Dr Mutahunga Birungi, Executive Director of the Bwindi Community Hospital, received the 2021 Prince’s Prize for Innovative Philanthropy in recognition of the exceptional work carried out by his community hospital in Southwestern Uganda.
The prize is a joint initiative of the Prince Albert II of Monaco Foundation and the Tocqueville Foundation, to reward and support innovative projects that encourage philanthropy in the service of sustainable societal innovation.
The Bwindi Community Hospital (BCH) was founded in 2003 by Dr Scott Kellerman and his wife Carol to help the Batwa indigenous community who used to live in the Bwindi Forest, before it was registered as a sanctuary for mountain gorillas.
Each year, the BCH deals with more than 40,000 consultations and directly hires thousands of people for local actions in the field of healthcare.

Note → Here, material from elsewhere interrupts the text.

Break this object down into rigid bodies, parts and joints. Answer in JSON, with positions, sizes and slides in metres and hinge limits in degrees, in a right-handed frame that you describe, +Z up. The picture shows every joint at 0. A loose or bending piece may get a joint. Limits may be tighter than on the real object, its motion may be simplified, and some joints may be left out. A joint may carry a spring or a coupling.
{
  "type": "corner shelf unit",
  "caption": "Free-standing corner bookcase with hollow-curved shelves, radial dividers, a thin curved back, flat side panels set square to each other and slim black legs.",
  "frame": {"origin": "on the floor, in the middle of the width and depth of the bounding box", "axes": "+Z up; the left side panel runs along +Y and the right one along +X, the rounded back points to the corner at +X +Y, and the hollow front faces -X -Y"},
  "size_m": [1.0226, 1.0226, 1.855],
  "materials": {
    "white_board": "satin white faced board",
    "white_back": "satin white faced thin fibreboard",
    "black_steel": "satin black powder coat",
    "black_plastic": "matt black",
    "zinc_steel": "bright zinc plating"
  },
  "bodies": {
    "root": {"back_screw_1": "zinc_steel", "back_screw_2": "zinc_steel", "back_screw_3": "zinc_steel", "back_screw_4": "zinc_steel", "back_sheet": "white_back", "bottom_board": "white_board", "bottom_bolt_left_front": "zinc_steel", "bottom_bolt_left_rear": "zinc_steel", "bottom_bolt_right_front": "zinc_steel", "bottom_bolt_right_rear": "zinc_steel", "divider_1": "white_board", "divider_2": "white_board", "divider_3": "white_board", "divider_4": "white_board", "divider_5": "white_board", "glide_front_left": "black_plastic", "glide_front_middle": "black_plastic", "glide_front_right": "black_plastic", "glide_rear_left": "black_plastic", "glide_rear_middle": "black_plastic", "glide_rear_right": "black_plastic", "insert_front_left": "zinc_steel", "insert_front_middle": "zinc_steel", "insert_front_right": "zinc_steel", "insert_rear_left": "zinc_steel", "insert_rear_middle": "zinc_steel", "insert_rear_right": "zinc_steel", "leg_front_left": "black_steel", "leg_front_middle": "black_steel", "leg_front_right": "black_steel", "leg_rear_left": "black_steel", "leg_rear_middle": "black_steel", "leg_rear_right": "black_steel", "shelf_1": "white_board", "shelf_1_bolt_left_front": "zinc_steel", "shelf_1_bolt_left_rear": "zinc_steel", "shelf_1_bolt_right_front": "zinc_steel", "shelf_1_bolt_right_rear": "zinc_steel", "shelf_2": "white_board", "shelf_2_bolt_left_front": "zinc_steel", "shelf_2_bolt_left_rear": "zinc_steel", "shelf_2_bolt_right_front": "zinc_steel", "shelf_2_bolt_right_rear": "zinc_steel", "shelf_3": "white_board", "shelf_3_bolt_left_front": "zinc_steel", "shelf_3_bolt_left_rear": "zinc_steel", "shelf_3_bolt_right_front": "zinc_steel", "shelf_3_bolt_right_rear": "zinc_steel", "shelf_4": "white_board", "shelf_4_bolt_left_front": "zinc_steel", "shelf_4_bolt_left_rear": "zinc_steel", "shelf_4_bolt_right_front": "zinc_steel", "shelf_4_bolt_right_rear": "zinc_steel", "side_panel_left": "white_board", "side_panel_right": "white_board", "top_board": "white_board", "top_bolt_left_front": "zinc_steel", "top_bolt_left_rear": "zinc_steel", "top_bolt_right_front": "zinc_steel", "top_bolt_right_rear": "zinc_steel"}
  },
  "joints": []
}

The hospital’s health insurance plan, eQuality, allows 28,000 people to have access to quality healthcare without incurring costs that are unaffordable for these communities. The BCH also offers a waiting house for Batwa women with a high-risk pregnancy to ensure they are cared for by a qualified midwife during labor. This involvement has helped to increase the number of hospital deliveries to 90%, whereas 10 years ago it was only 35%. Meanwhile, child mortality has lowered from 120 to 46 deaths per 1,000 births.
The BCH aspires to become a regional centre of excellence, providing tertiary healthcare to train high-level professionals and play a leading role in the field of healthcare research and innovation.

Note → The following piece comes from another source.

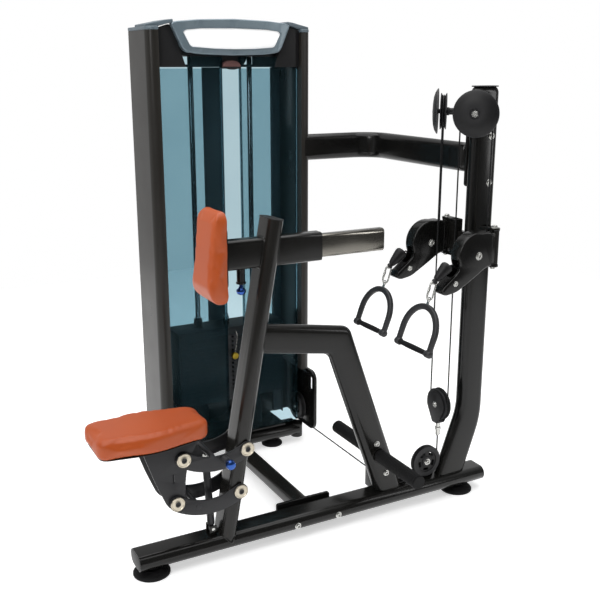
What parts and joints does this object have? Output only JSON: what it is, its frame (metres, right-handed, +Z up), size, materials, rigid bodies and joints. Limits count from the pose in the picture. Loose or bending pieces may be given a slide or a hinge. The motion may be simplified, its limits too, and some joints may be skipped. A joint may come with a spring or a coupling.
{
  "type": "seated cable row machine",
  "caption": "Chest-supported cable row: weight tower with shrouds, cable post with swivel pulley arms and stirrup handles, sliding chest pad, foot bar and four-bar adjustable seat.",
  "frame": {"origin": "on the floor, under the middle of the machine's bounding box", "axes": "+X from the seat along the base rail to the cable post, +Y from the seat side to the weight tower, +Z up"},
  "size_m": [1.408, 1.052, 1.64],
  "materials": {
    "gloss_black": "gloss powder coat",
    "satin_black": "satin powder coat",
    "polymer_black": "moulded, fine grain",
    "upholstery": "smooth orange-tan vinyl over foam",
    "rubber_black": "matt rubber",
    "chrome": "bright plated",
    "blue_anodised": "blue anodised, glossy",
    "brass": "polished",
    "cast_iron": "dark painted weights",
    "teal_panel": "tinted clear panel, glossy",
    "silver_plastic": "silver-grey moulded",
    "cable": "black nylon coated steel cable",
    "pulley": "glass-filled nylon"
  },
  "bodies": {
    "frame": {"base_rail": "gloss_black", "foot_seat_end": "rubber_black", "foot_post_end": "rubber_black", "foot_tower_left": "rubber_black", "foot_tower_right": "rubber_black", "seat_column": "gloss_black", "front_frame": "gloss_black", "foot_bar": "rubber_black", "cable_post": "gloss_black", "cross_brace": "gloss_black", "swivel_crossbar": "gloss_black", "tower_base": "gloss_black", "side_column_left": "satin_black", "side_column_right": "satin_black", "tower_top": "satin_black", "header_bezel": "silver_plastic", "front_shroud_left": "teal_panel", "front_shroud_right": "teal_panel", "rear_shroud": "teal_panel", "guide_rod_left": "chrome", "guide_rod_right": "chrome", "side_pulley_bracket": "satin_black", "top_axle_near": "satin_black", "top_axle_far": "satin_black", "handle_cable": "cable", "front_cable": "cable", "stack_cable": "cable", "resting_plates": "cast_iron", "stack_bumper_left": "rubber_black", "stack_bumper_right": "rubber_black"},
    "weight_carriage": {"top_plate": "cast_iron", "lifted_plates": "cast_iron"},
    "selector": {"selector_pin": "brass"},
    "float": {"float_block": "satin_black"},
    "float_wheel": {"float_pulley": "pulley"},
    "arm_near": {"swivel_arm_near": "gloss_black", "cable_stop_near": "polymer_black"},
    "arm_far": {"swivel_arm_far": "gloss_black", "cable_stop_far": "polymer_black"},
    "arm_wheel_near": {"arm_pulley_near": "pulley"},
    "arm_wheel_far": {"arm_pulley_far": "pulley"},
    "grip_near": {"handle_near": "polymer_black"},
    "grip_far": {"handle_far": "polymer_black"},
    "pad": {"pad_tube": "chrome", "chest_pad": "upholstery"},
    "pad_lock": {"pad_pin": "blue_anodised"},
    "seat_upper": {"upper_link": "satin_black"},
    "seat": {"seat_bracket": "satin_black", "seat_cushion": "upholstery"},
    "seat_lower": {"lower_link": "satin_black"},
    "gas_body": {"gas_spring_body": "satin_black"},
    "gas_rod": {"gas_spring_rod": "chrome"},
    "seat_lock": {"seat_pin": "blue_anodised"},
    "top_wheel_near": {"top_pulley_near": "pulley"},
    "top_wheel_far": {"top_pulley_far": "pulley"},
    "low_wheel": {"low_pulley": "pulley"},
    "corner_wheel": {"corner_pulley": "pulley"},
    "side_wheel": {"side_pulley": "pulley"},
    "riser_wheel": {"riser_pulley": "pulley"},
    "drop_wheel": {"drop_pulley": "pulley"}
  },
  "joints": [
    {"name": "weight_lift", "type": "slide", "parent": "frame", "child": "weight_carriage", "axis": [0, 0, 1], "range_m": [0, 0.45], "deforming": ["stack_cable"]},
    {"name": "float_travel", "type": "slide", "parent": "frame", "child": "float", "axis": [0, 0, 1], "range_m": [0, 0.45], "deforming": ["handle_cable", "front_cable"]},
    {"name": "selector_pull", "type": "slide", "parent": "weight_carriage", "child": "selector", "axis": [0, -1, 0], "range_m": [0, 0.05]},
    {"name": "float_pulley_spin", "type": "hinge", "parent": "float", "child": "float_wheel", "pos_m": [0.521, -0.274, 0.347], "axis": [1, 0, 0], "continuous": true},
    {"name": "arm_swivel_near", "type": "hinge", "parent": "frame", "child": "arm_near", "pos_m": [0.618, -0.399, 0.899], "axis": [0, 0, 1], "range_deg": [-4, 25], "deforming": ["handle_cable"]},
    {"name": "arm_pulley_spin_near", "type": "hinge", "parent": "arm_near", "child": "arm_wheel_near", "pos_m": [0.538, -0.399, 0.899], "axis": [0, 1, 0], "range_deg": [0, 540]},
    {"name": "handle_swing_near", "type": "hinge", "parent": "arm_near", "child": "grip_near", "pos_m": [0.366, -0.4, 0.771], "axis": [0, 1, 0], "range_deg": [-12, 35]},
    {"name": "arm_swivel_far", "type": "hinge", "parent": "frame", "child": "arm_far", "pos_m": [0.618, -0.149, 0.899], "axis": [0, 0, -1], "range_deg": [-4, 25], "deforming": ["handle_cable"]},
    {"name": "arm_pulley_spin_far", "type": "hinge", "parent": "arm_far", "child": "arm_wheel_far", "pos_m": [0.538, -0.149, 0.899], "axis": [0, 1, 0], "range_deg": [0, 540]},
    {"name": "handle_swing_far", "type": "hinge", "parent": "arm_far", "child": "grip_far", "pos_m": [0.366, -0.148, 0.771], "axis": [0, 1, 0], "range_deg": [-12, 35]},
    {"name": "top_pulley_spin_near", "type": "hinge", "parent": "frame", "child": "top_wheel_near", "pos_m": [0.5535, -0.3595, 1.34], "axis": [-0.7741, -0.6331, 0], "range_deg": [-510, 0]},
    {"name": "top_pulley_spin_far", "type": "hinge", "parent": "frame", "child": "top_wheel_far", "pos_m": [0.5535, -0.1885, 1.34], "axis": [-0.7741, 0.6331, 0], "range_deg": [0, 510]},
    {"name": "low_pulley_spin", "type": "hinge", "parent": "frame", "child": "low_wheel", "pos_m": [0.473, -0.274, 0.141], "axis": [0, 1, 0], "range_deg": [-540, 0]},
    {"name": "corner_pulley_spin", "type": "hinge", "parent": "frame", "child": "corner_wheel", "pos_m": [0.367, -0.226, 0.093], "axis": [0, 0, 1], "range_deg": [0, 540]},
    {"name": "side_pulley_spin", "type": "hinge", "parent": "frame", "child": "side_wheel", "pos_m": [0.319, 0.398, 0.141], "axis": [1, 0, 0], "range_deg": [-540, 0]},
    {"name": "riser_pulley_spin", "type": "hinge", "parent": "frame", "child": "riser_wheel", "pos_m": [0.271, 0.446, 1.527], "axis": [0, 1, 0], "range_deg": [0, 540]},
    {"name": "drop_pulley_spin", "type": "hinge", "parent": "frame", "child": "drop_wheel", "pos_m": [0.079, 0.446, 1.527], "axis": [0, 1, 0], "range_deg": [0, 540]},
    {"name": "pad_slide", "type": "slide", "parent": "frame", "child": "pad", "axis": [1, 0, 0], "range_m": [-0.2, 0]},
    {"name": "pad_pin_pull", "type": "slide", "parent": "frame", "child": "pad_lock", "axis": [0, 0, -1], "range_m": [0, 0.012], "stiffness_N_per_m": 800, "springref_m": -0.005},
    {"name": "seat_lift", "type": "hinge", "parent": "frame", "child": "seat_upper", "pos_m": [-0.24, -0.274, 0.365], "axis": [0, 1, 0], "range_deg": [-8, 30]},
    {"name": "seat_level", "type": "hinge", "parent": "seat_upper", "child": "seat", "pos_m": [-0.444, -0.274, 0.373], "axis": [0, 1, 0], "range_deg": [-31, 9]},
    {"name": "lower_link_swing", "type": "hinge", "parent": "frame", "child": "seat_lower", "pos_m": [-0.264, -0.274, 0.23], "axis": [0, 1, 0], "range_deg": [-9, 31]},
    {"name": "gas_spring_tilt", "type": "hinge", "parent": "frame", "child": "gas_body", "pos_m": [-0.341, -0.274, 0.1], "axis": [0, 1, 0], "range_deg": [-1, 3]},
    {"name": "gas_spring_stroke", "type": "slide", "parent": "gas_body", "child": "gas_rod", "axis": [-0.0526, 0, 0.9986], "range_m": [-0.016, 0.058]},
    {"name": "seat_pin_pull", "type": "slide", "parent": "seat_upper", "child": "seat_lock", "axis": [0, -1, 0], "range_m": [0, 0.012], "stiffness_N_per_m": 800, "springref_m": -0.005}
  ],
  "couplings": [
    {"joint": "float_travel", "follows": "weight_lift", "ratio": 1},
    {"joint": "arm_pulley_spin_near", "follows": "weight_lift", "rad_per_m": 20.833},
    {"joint": "arm_pulley_spin_far", "follows": "weight_lift", "rad_per_m": 20.833},
    {"joint": "top_pulley_spin_near", "follows": "weight_lift", "rad_per_m": -19.57},
    {"joint": "top_pulley_spin_far", "follows": "weight_lift", "rad_per_m": 19.57},
    {"joint": "low_pulley_spin", "follows": "weight_lift", "rad_per_m": -20.833},
    {"joint": "corner_pulley_spin", "follows": "weight_lift", "rad_per_m": 20.833},
    {"joint": "side_pulley_spin", "follows": "weight_lift", "rad_per_m": -20.833},
    {"joint": "riser_pulley_spin", "follows": "weight_lift", "rad_per_m": 20.833},
    {"joint": "drop_pulley_spin", "follows": "weight_lift", "rad_per_m": 20.833},
    {"joint": "seat_level", "follows": "seat_lift", "ratio": -1},
    {"joint": "lower_link_swing", "follows": "seat_lift", "ratio": 1},
    {"joint": "gas_spring_tilt", "follows": "seat_lift", "ratio": 0.09},
    {"joint": "gas_spring_stroke", "follows": "seat_lift", "m_per_rad": 0.11}
  ]
}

In receiving the award, Dr. Birungi thanked the Prince Albert II of Monaco Foundation and the Tocqueville Foundation for considering the Bwindi Community Hospital as worthy of the honorary distinction: “I feel extremely humbled that, from an open-air clinic for Batwa indigenous people 18 years ago, Bwindi Community Hospital has grown to make a reasonable contribution to improving access to healthcare and health training, especially for those who need it most. Our achievement has been a collective effort of the community, staff and many other people acting as individuals or as organisations from different walks of life.”
Dr. Birungi added that it is by “acting together that we make the world a better living place for ourselves today and for those coming after us.”
Dr. Birungi’s emphasis that “we share one planet” echoes the theme for this year’s edition of the Prince’s Round Table for Philanthropy: Planetary Health.
Each year, this closed-door event brings together, alongside the Prince, major international philanthropists who wish to discuss the role of philanthropy in the face of the major challenges the world currently faces.
“At a time when the pandemic has turned our societies upside down, it was essential to address the question of the relationship between planetary health and global health,” says the Prince’s Foundation in a statement.
Laurence Tubiana, Director of the European Climate Foundation and Chair of the Board of Directors of the French Development Agency, and Prof. Johan Rockström, Director of the Potsdam Research Institute on the Effects of Climate Change and Professor of Earth System Science at the University of Potsdam, also shared their expertise in climate action and governance before establishing the close link between human health and planetary health.